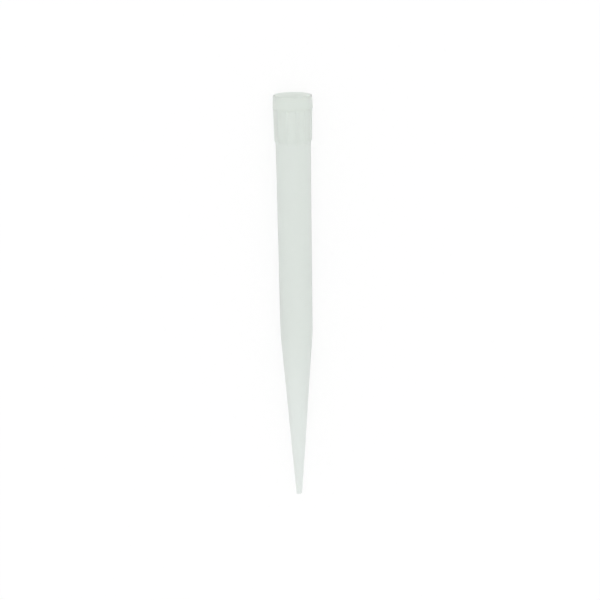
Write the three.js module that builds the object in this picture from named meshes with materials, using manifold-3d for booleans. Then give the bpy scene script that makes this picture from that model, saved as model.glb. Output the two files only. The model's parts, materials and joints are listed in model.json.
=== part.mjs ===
// A 5 ml pipette tip, moulded in one piece from natural polypropylene, lying on its side as it comes to rest.
// Millimetres, +Z up. The mouth, which takes the pipette's nozzle, faces +X and the fine end points to -X.
// "along" is a distance from the mouth down the tip's own axis, and "radius" a distance from that axis.
import * as THREE from "three";
import { mergeVertices } from "three/addons/utils/BufferGeometryUtils.js";
import Module from "manifold-3d";

const tipLength = 150;

// Barrel: the long, slightly tapered reservoir between the collar and the cone.
const barrelRadius = 6.47; // outside, where the collar ends
const barrelEnd = 88.8; // along, where the cone starts
const barrelDraft = 0.43; // degrees a side
const barrelWall = 0.8;
const kneeRound = 55; // radius of the soft bend from barrel to cone

// Cone and fine end.
const endRadius = 1;
const endWall = 0.36;
const endRound = 0.12;

// Collar: the thicker, ribbed sleeve around the nozzle socket.
const collarLength = 16.75;
const collarStep = 0.36; // how far the wall between the ribs stands out from the barrel
const collarDraft = 1.2; // degrees a side, of the wall between the ribs
const shoulderLength = 1.2; // the bevel that brings the collar in to the barrel

// Plain band around the mouth, widest at its lower edge.
const bandLength = 4.9;
const bandHeight = 0.3; // how far its lower edge stands out from the wall between the ribs
const bandFlare = 2.1; // degrees a side
const bandBevel = 0.25; // length of the bevel under the band
const rimRound = 0.25;

// Ribs down the collar, from the band to the shoulder.
const ribCount = 12;
const ribPhase = 10; // degrees from the upward side to the first rib
const ribWidth = 0.7;
const ribUnderBand = 0.05; // how far a rib's crest lies under the band's widest line
const ribEndHeight = 0.24; // at the collar's end, above the wall between the ribs
const ribRound = 0.12;
const ribRoot = 0.3; // how deep a rib's foot is sunk in the wall

// Nozzle socket inside the collar, and the ledge at its foot.
const ledgeWidth = 0.28;
const ledgeBelowCollar = 0.4; // along, from the collar's end to the ledge
const socketDraft = 1.1; // degrees a side
const leadInLength = 1.1;
const leadInWidth = 0.4;

const segmentsAround = 36;
const arcSteps = 4;

const wasm = await Module();
wasm.setup();

const rise = (length, degrees) => length * Math.tan(THREE.MathUtils.degToRad(degrees));

// Radii and places that follow from the sizes above.
const shoulderEnd = collarLength + shoulderLength;
const kneeRadius = barrelRadius - rise(barrelEnd - shoulderEnd, barrelDraft);
const collarEndRadius = barrelRadius + collarStep;
const bandEnd = bandLength + bandBevel;
const collarTopRadius = collarEndRadius + rise(collarLength - bandEnd, collarDraft);
const bandRadius = collarTopRadius + bandHeight;
const rimRadius = bandRadius - rise(bandLength, bandFlare);
const ledge = collarLength + ledgeBelowCollar;
const boreAt = (along) => barrelRadius - barrelWall - rise(along - shoulderEnd, barrelDraft);
const socketFootRadius = boreAt(ledge) + ledgeWidth;
const socketMouthRadius = socketFootRadius + rise(ledge - leadInLength, socketDraft);

const corner = (along, radius, round = 0) => ({ at: new THREE.Vector2(radius, -along), round });

// The closed outline of half the section: down the bore from the mouth, and back up the outside.
const section = [
  corner(0, socketMouthRadius + leadInWidth),
  corner(leadInLength, socketMouthRadius),
  corner(ledge, socketFootRadius),
  corner(ledge + ledgeWidth, boreAt(ledge + ledgeWidth)),
  corner(barrelEnd, boreAt(barrelEnd), kneeRound - barrelWall),
  corner(tipLength, endRadius - endWall),
  corner(tipLength, endRadius, endRound),
  corner(barrelEnd, kneeRadius, kneeRound),
  corner(shoulderEnd, barrelRadius),
  corner(collarLength, collarEndRadius),
  corner(bandEnd, collarTopRadius),
  corner(bandLength, bandRadius),
  corner(0, rimRadius, rimRound),
];

// Puts an arc tangent to both sides in place of each rounded corner of a closed outline.
function roundedPoints(corners) {
  return corners.flatMap(({ at, round }, i) => {
    if (round === 0) return [at];
    const before = corners.at(i - 1).at.clone().sub(at).normalize();
    const after = corners[(i + 1) % corners.length].at.clone().sub(at).normalize();
    const halfAngle = Math.acos(before.dot(after)) / 2;
    const start = before.clone().multiplyScalar(round / Math.tan(halfAngle)).add(at);
    const bisector = before.clone().add(after).normalize();
    const centre = bisector.multiplyScalar(round / Math.sin(halfAngle)).add(at);
    const turn = (Math.PI - 2 * halfAngle) * Math.sign(after.cross(before));
    return Array.from({ length: arcSteps + 1 }, (_, step) =>
      start.clone().rotateAround(centre, (turn * step) / arcSteps),
    );
  });
}

function solidFrom(geometry) {
  const bare = geometry.clone();
  bare.deleteAttribute("normal");
  bare.deleteAttribute("uv");
  const merged = mergeVertices(bare, 1e-4);
  const vertProperties = merged.attributes.position.array;
  const triVerts = new Uint32Array(merged.index.array);
  return new wasm.Manifold(new wasm.Mesh({ numProp: 3, vertProperties, triVerts }));
}

function geometryFrom(solid) {
  const { vertProperties, triVerts } = solid.getMesh();
  const geometry = new THREE.BufferGeometry();
  geometry.setAttribute("position", new THREE.BufferAttribute(vertProperties, 3));
  geometry.setIndex(new THREE.BufferAttribute(triVerts, 1));
  return geometry;
}

// The bare moulding, turned about the Y axis with the mouth up. One flat of the turned surface faces -Z.
function turnedWall(outline) {
  const half = Math.PI / segmentsAround;
  return new THREE.LatheGeometry([...outline, outline[0]], segmentsAround, half);
}

// One rib on the +Z side: its side view, drawn like the section, given its width across the tip.
function rib() {
  const buriedTop = bandLength - ribRoot;
  const profile = new THREE.Shape([
    new THREE.Vector2(collarTopRadius - ribRoot, -buriedTop),
    new THREE.Vector2(collarEndRadius - ribRoot, -collarLength),
    new THREE.Vector2(barrelRadius - ribRoot / 2, -shoulderEnd),
    new THREE.Vector2(collarEndRadius + ribEndHeight, -collarLength),
    new THREE.Vector2(bandRadius - ribUnderBand, -bandEnd),
    new THREE.Vector2(bandRadius - ribUnderBand, -buriedTop),
  ]);
  const straightWidth = ribWidth - 2 * ribRound;
  const geometry = new THREE.ExtrudeGeometry(profile, {
    depth: straightWidth,
    bevelThickness: ribRound,
    bevelSize: ribRound,
    bevelOffset: -ribRound,
    bevelSegments: 2,
  });
  return geometry.translate(0, 0, -straightWidth / 2).rotateY(-Math.PI / 2);
}

function tipSolid(outline) {
  let solid = solidFrom(turnedWall(outline));
  for (let i = 0; i < ribCount; i += 1) {
    const turn = THREE.MathUtils.degToRad(ribPhase) + (i * 2 * Math.PI) / ribCount;
    solid = solid.add(solidFrom(rib().rotateY(turn)));
  }
  return solid;
}

// On its side the tip rests on the widest line of the band and on the first part of the barrel or cone to
// touch, which sets how far its axis leans.
function restAngle(outline) {
  const flatShare = Math.cos(Math.PI / segmentsAround);
  const angles = outline
    .filter((point) => -point.y > bandEnd)
    .map((point) => Math.atan2((bandRadius - point.x) * flatShare, -point.y - bandLength));
  return Math.min(...angles);
}

const polypropylene = new THREE.MeshStandardMaterial({ color: 0xdce2dd, roughness: 0.45, metalness: 0 });

const outline = roundedPoints(section);
const tip = new THREE.Mesh(geometryFrom(tipSolid(outline)), polypropylene);
tip.name = "pipette_tip";
tip.rotation.set(0, -restAngle(outline), -Math.PI / 2, "YXZ");

// Set down with its lowest line on the ground and the middle of its length and width at the origin.
const box = new THREE.Box3().setFromObject(tip, true);
const middle = box.getCenter(new THREE.Vector3());
tip.position.set(-middle.x, -middle.y, -box.min.z);

const part = new THREE.Group();
part.add(tip);

export default part;
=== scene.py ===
import json
import math

import bmesh
import bpy
from mathutils import Matrix, Vector


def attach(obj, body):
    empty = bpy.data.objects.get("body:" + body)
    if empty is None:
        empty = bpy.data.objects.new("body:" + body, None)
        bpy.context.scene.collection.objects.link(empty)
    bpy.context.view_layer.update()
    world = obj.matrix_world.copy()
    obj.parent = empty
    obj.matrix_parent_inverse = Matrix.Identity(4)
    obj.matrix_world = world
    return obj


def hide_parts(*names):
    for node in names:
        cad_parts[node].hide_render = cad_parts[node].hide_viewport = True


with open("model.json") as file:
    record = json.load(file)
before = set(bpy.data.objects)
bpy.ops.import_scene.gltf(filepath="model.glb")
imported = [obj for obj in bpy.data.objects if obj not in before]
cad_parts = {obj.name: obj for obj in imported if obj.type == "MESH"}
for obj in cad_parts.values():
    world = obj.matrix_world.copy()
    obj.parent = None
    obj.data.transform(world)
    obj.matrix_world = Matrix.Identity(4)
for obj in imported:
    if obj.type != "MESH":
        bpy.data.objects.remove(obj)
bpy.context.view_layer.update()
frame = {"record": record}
mm = 0.001


# helpers

def linearColor(hexColor):
    channels = [int(hexColor[i:i + 2], 16) / 255 for i in (1, 3, 5)]
    linear = []
    for channel in channels:
        if channel <= 0.04045:
            linear.append(channel / 12.92)
        else:
            linear.append(((channel + 0.055) / 1.055) ** 2.4)
    return (*linear, 1.0)


def addNode(tree, kind, settings=None, inputs=None):
    node = tree.nodes.new(kind)
    for name, value in (settings or {}).items():
        setattr(node, name, value)
    for name, value in (inputs or {}).items():
        if isinstance(value, bpy.types.NodeSocket):
            tree.links.new(value, node.inputs[name])
        else:
            node.inputs[name].default_value = value
    return node


def newMaterial(name):
    material = bpy.data.materials.new(name)
    material.use_nodes = True
    material.node_tree.nodes.clear()
    return material


def finishMaterial(tree, surface):
    addNode(tree, "ShaderNodeOutputMaterial", inputs={"Surface": surface})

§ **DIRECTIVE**
In the listing above, find the line containing "const outline = roundedPoints(section);" and the line containing "imported = [obj", then repeat those two lines and everything between them exactly.

§ **FINISHED TASK**
const outline = roundedPoints(section);
const tip = new THREE.Mesh(geometryFrom(tipSolid(outline)), polypropylene);
tip.name = "pipette_tip";
tip.rotation.set(0, -restAngle(outline), -Math.PI / 2, "YXZ");

// Set down with its lowest line on the ground and the middle of its length and width at the origin.
const box = new THREE.Box3().setFromObject(tip, true);
const middle = box.getCenter(new THREE.Vector3());
tip.position.set(-middle.x, -middle.y, -box.min.z);

const part = new THREE.Group();
part.add(tip);

export default part;
=== scene.py ===
import json
import math

import bmesh
import bpy
from mathutils import Matrix, Vector


def attach(obj, body):
    empty = bpy.data.objects.get("body:" + body)
    if empty is None:
        empty = bpy.data.objects.new("body:" + body, None)
        bpy.context.scene.collection.objects.link(empty)
    bpy.context.view_layer.update()
    world = obj.matrix_world.copy()
    obj.parent = empty
    obj.matrix_parent_inverse = Matrix.Identity(4)
    obj.matrix_world = world
    return obj


def hide_parts(*names):
    for node in names:
        cad_parts[node].hide_render = cad_parts[node].hide_viewport = True


with open("model.json") as file:
    record = json.load(file)
before = set(bpy.data.objects)
bpy.ops.import_scene.gltf(filepath="model.glb")
imported = [obj for obj in bpy.data.objects if obj not in before]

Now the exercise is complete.